- Directed by: Marco Ferreri
- Written by: Rafael Azcona Marco Ferreri Ugo Moretti
- Produced by: Henryk Chroscicki Alfonso Sansone
- Starring: Carroll Baker Gastone Moschin Renato Salvatori.
- Cinematography: Luigi Kuveiller
- Edited by: Enzo Micarelli
- Music by: Ennio Morricone
- Production companies: Alexandra Produzioni Cinematografiche Sancro International Film Paris-Cannes Productions
- Distributed by: CIDIF
- Release date: 10 September 1967;
- Running time: 96 minutes
- Country: Italy
- Language: Italian

= Her Harem =

Her Harem (L'harem, released in UK as The Harem) is a 1967 Italian comedy-drama film written and directed by Marco Ferreri and starring Carroll Baker, Gastone Moschin and Renato Salvatori.

==Plot==
A woman has a number of male lovers so, during a holiday in Dubrovnik, she puts them together, with a stratagem, in her villa, in a sort of reverse harem.

==Cast==
- Carroll Baker as Margherita
- Gastone Moschin as Gianni
- Renato Salvatori as Gaetano
- William Berger as Mike
- Michel Le Royer as René
- Clotilde Sakaroff as Gaetano's mother
- Ugo Tognazzi as himself

==Production==
It was the first film Baker made in Europe. She was having difficulties in her career in Hollywood and was offered the role when she met the director at the Venice Film Festival.

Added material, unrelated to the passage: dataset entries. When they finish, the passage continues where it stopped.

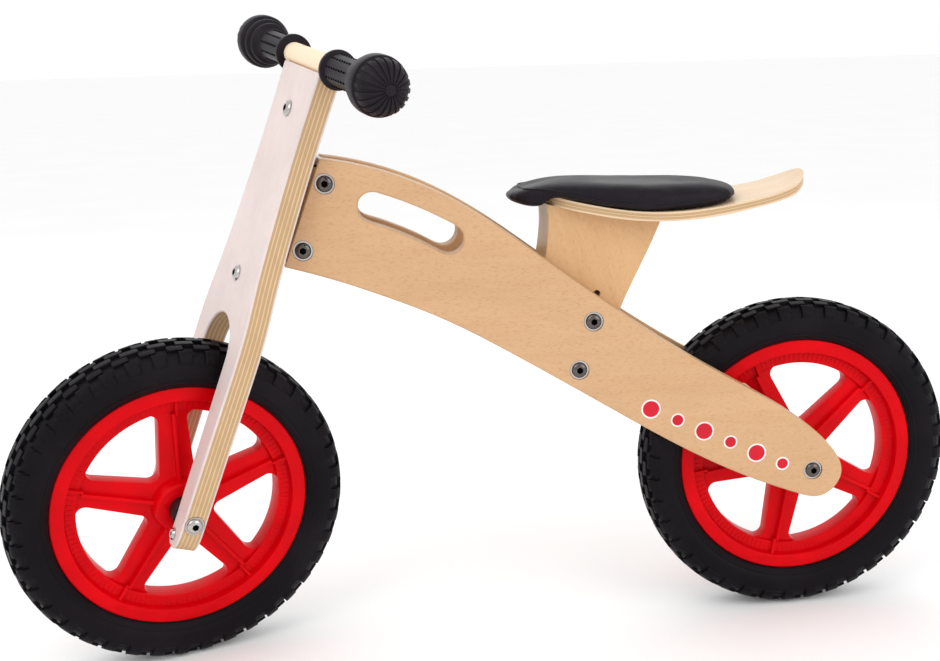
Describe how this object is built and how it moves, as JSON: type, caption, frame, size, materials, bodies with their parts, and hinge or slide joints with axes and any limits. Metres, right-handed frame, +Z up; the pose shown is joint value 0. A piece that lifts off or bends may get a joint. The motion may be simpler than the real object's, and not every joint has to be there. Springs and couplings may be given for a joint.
{
  "type": "balance bike",
  "caption": "Wooden balance bike without pedals: steerable board fork, splayed plywood side plates with a grab slot, cushioned seat, foam-tyred spoked wheels and rubber grips.",
  "frame": {"origin": "on the ground, straight under the rear axle, in the middle of the bike's width", "axes": "+X forward along the bike, +Y to the rider's left, +Z up"},
  "size_m": [0.872, 0.3197, 0.5676],
  "materials": {
    "plywood_frame": "birch plywood with clear matt lacquer",
    "plywood_fork": "birch plywood with clear matt lacquer",
    "plywood_seat": "birch plywood with clear matt lacquer",
    "beech": "turned beech with clear lacquer",
    "red_plastic": "moulded red plastic, satin gloss",
    "foam_tyre": "black foam rubber",
    "black_rubber": "black moulded rubber",
    "black_plastic": "black nylon",
    "black_leatherette": "black grained leatherette over foam",
    "bright_steel": "bright zinc plated steel",
    "plated_steel": "zinc plated steel"
  },
  "bodies": {
    "frame": {"side_plate_left": "plywood_frame", "side_plate_right": "plywood_frame", "head_block": "plywood_frame", "head_bushes": "black_plastic", "head_bolts": "bright_steel", "post_bolts": "bright_steel", "frame_washers": "bright_steel", "frame_nuts": "bright_steel", "seat_post": "plywood_frame", "seat_board": "plywood_seat", "seat_cushion": "black_leatherette", "seat_screws": "plated_steel", "rear_axle_bolt": "bright_steel", "rear_axle_washers": "bright_steel", "rear_axle_nut": "bright_steel", "rear_axle_sleeve": "plated_steel", "rear_spacers": "black_plastic", "inner_pegs": "beech"},
    "fork": {"fork_board": "plywood_fork", "fork_bracket": "plated_steel", "bracket_bolts": "bright_steel", "bracket_nuts": "bright_steel", "steering_pin": "plated_steel", "steering_pin_nut": "plated_steel", "steering_washers": "plated_steel", "front_axle_bolt": "bright_steel", "front_axle_washers": "bright_steel", "front_axle_nut": "bright_steel", "front_axle_sleeve": "plated_steel", "front_spacers": "black_plastic", "leg_screws": "bright_steel", "handlebar": "beech", "bar_screws": "plated_steel", "grip_left": "black_rubber", "grip_right": "black_rubber"},
    "rear_wheel": {"rear_rim": "red_plastic", "rear_spokes": "red_plastic", "rear_tyre": "foam_tyre", "rear_bearings": "plated_steel"},
    "front_wheel": {"front_rim": "red_plastic", "front_spokes": "red_plastic", "front_tyre": "foam_tyre", "front_bearings": "plated_steel"}
  },
  "joints": [
    {"name": "steering", "type": "hinge", "parent": "frame", "child": "fork", "pos_m": [0.45183, 0, 0.40344], "axis": [-0.3649, 0, 0.9311], "range_deg": [-55, 15]},
    {"name": "front_wheel_spin", "type": "hinge", "parent": "fork", "child": "front_wheel", "pos_m": [0.5766, 0.00855, 0.14945], "axis": [-0.3184, 0.9397, -0.1248], "continuous": true},
    {"name": "rear_wheel_spin", "type": "hinge", "parent": "frame", "child": "rear_wheel", "pos_m": [0, 0, 0.15], "axis": [0, 1, 0], "continuous": true}
  ]
}
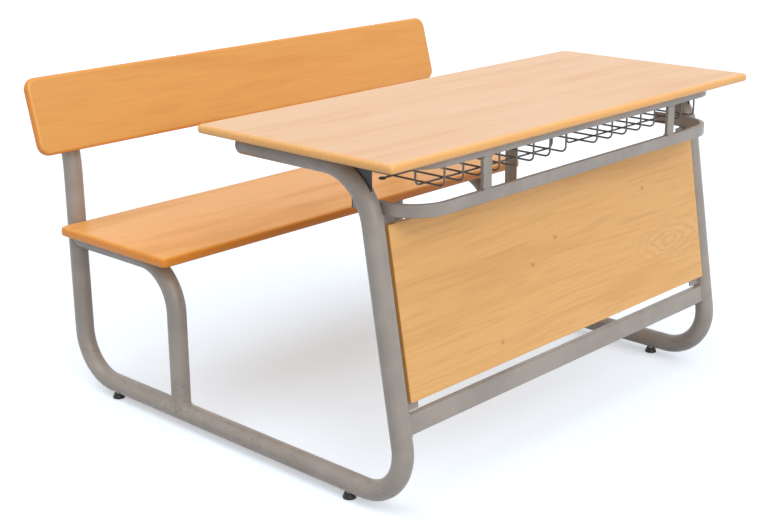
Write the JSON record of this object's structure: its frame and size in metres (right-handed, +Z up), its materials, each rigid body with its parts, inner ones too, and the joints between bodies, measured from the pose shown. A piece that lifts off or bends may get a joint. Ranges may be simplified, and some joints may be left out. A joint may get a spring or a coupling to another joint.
{
  "type": "school bench desk",
  "caption": "School bench desk for two pupils: a flat desktop with open wire book baskets, a front panel, a bench seat and a leaning backrest on bent-tube side frames.",
  "frame": {"origin": "on the floor, in the middle of the whole desk's bounding box", "axes": "+X along the desk to the right of the front panel as seen from the front, +Y from the front panel to the bench, +Z up"},
  "size_m": [1.29, 1.1075, 0.7433],
  "materials": {
    "desktop_wood": "lacquered beech laminate, pale, with darker rounded edges",
    "bench_wood": "lacquered beech plywood, warm orange, satin",
    "panel_wood": "lacquered beech veneer with broad figure, satin",
    "frame_paint": "satin warm grey powder coat",
    "basket_wire": "satin dark grey powder coat",
    "plug_plastic": "moulded, matt",
    "glide_plastic": "black, matt",
    "zinc_steel": "bright zinc plate"
  },
  "bodies": {
    "desk": {"backrest_board": "bench_wood", "backrest_screws": "zinc_steel", "basket_screws": "zinc_steel", "bend_gussets": "frame_paint", "centre_stay": "frame_paint", "desktop_board": "desktop_wood", "desktop_screws": "zinc_steel", "foot_rail": "frame_paint", "front_panel": "panel_wood", "left_backrest_bracket": "frame_paint", "left_basket_cross_wires": "basket_wire", "left_basket_hangers": "basket_wire", "left_basket_long_wires": "basket_wire", "left_front_desk_tab": "frame_paint", "left_front_glide_insert": "zinc_steel", "left_front_seat_tab": "frame_paint", "left_lower_panel_tab": "frame_paint", "left_lower_rail_plug": "plug_plastic", "left_post_plug": "plug_plastic", "left_rail_link": "frame_paint", "left_rear_desk_tab": "frame_paint", "left_rear_glide_insert": "zinc_steel", "left_rear_seat_tab": "frame_paint", "left_seat_support": "frame_paint", "left_side_frame": "frame_paint", "left_top_run_plug": "plug_plastic", "left_upper_panel_tab": "frame_paint", "lower_front_rail": "frame_paint", "panel_screws": "zinc_steel", "right_backrest_bracket": "frame_paint", "right_basket_cross_wires": "basket_wire", "right_basket_hangers": "basket_wire", "right_basket_long_wires": "basket_wire", "right_front_desk_tab": "frame_paint", "right_front_glide_insert": "zinc_steel", "right_front_seat_tab": "frame_paint", "right_lower_panel_tab": "frame_paint", "right_lower_rail_plug": "plug_plastic", "right_post_plug": "plug_plastic", "right_rail_link": "frame_paint", "right_rear_desk_tab": "frame_paint", "right_rear_glide_insert": "zinc_steel", "right_rear_seat_tab": "frame_paint", "right_seat_support": "frame_paint", "right_side_frame": "frame_paint", "right_top_run_plug": "plug_plastic", "right_upper_panel_tab": "frame_paint", "seat_board": "bench_wood", "seat_screws": "zinc_steel", "stay_panel_plate": "frame_paint", "stay_top_plate": "frame_paint", "upper_front_rail": "frame_paint"},
    "left_front_glide": {"left_front_glide_pad": "glide_plastic", "left_front_glide_stem": "zinc_steel"},
    "left_rear_glide": {"left_rear_glide_pad": "glide_plastic", "left_rear_glide_stem": "zinc_steel"},
    "right_front_glide": {"right_front_glide_pad": "glide_plastic", "right_front_glide_stem": "zinc_steel"},
    "right_rear_glide": {"right_rear_glide_pad": "glide_plastic", "right_rear_glide_stem": "zinc_steel"}
  },
  "joints": [
    {"name": "left_front_glide_height", "type": "slide", "parent": "desk", "child": "left_front_glide", "axis": [0, 0, -1], "range_m": [0, 0.008]},
    {"name": "left_rear_glide_height", "type": "slide", "parent": "desk", "child": "left_rear_glide", "axis": [0, 0, -1], "range_m": [0, 0.008]},
    {"name": "right_front_glide_height", "type": "slide", "parent": "desk", "child": "right_front_glide", "axis": [0, 0, -1], "range_m": [0, 0.008]},
    {"name": "right_rear_glide_height", "type": "slide", "parent": "desk", "child": "right_rear_glide", "axis": [0, 0, -1], "range_m": [0, 0.008]}
  ]
}
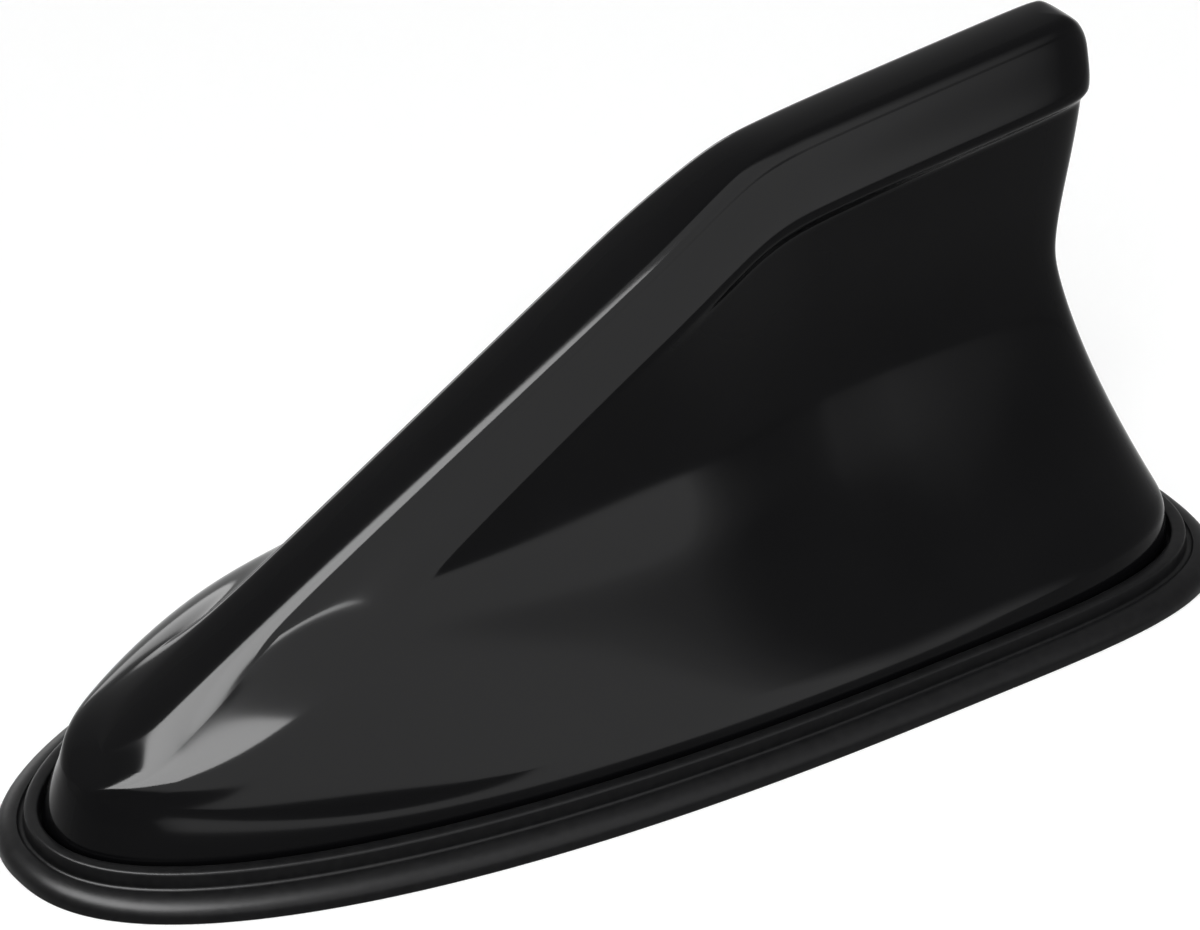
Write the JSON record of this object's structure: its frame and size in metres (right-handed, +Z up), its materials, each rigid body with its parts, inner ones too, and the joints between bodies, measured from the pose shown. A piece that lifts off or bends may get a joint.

Baker says the film was meant to be a comedy but the director "lost his courage at the last minute... it would have been wonderful as a comedy but he cut out all the funny scenes and put a serious ending on it."

==Reception==
The film was a box office flop –"Harem just didn't work out," Baker later said, "those things happen." However it launched a successful career for Baker in Europe.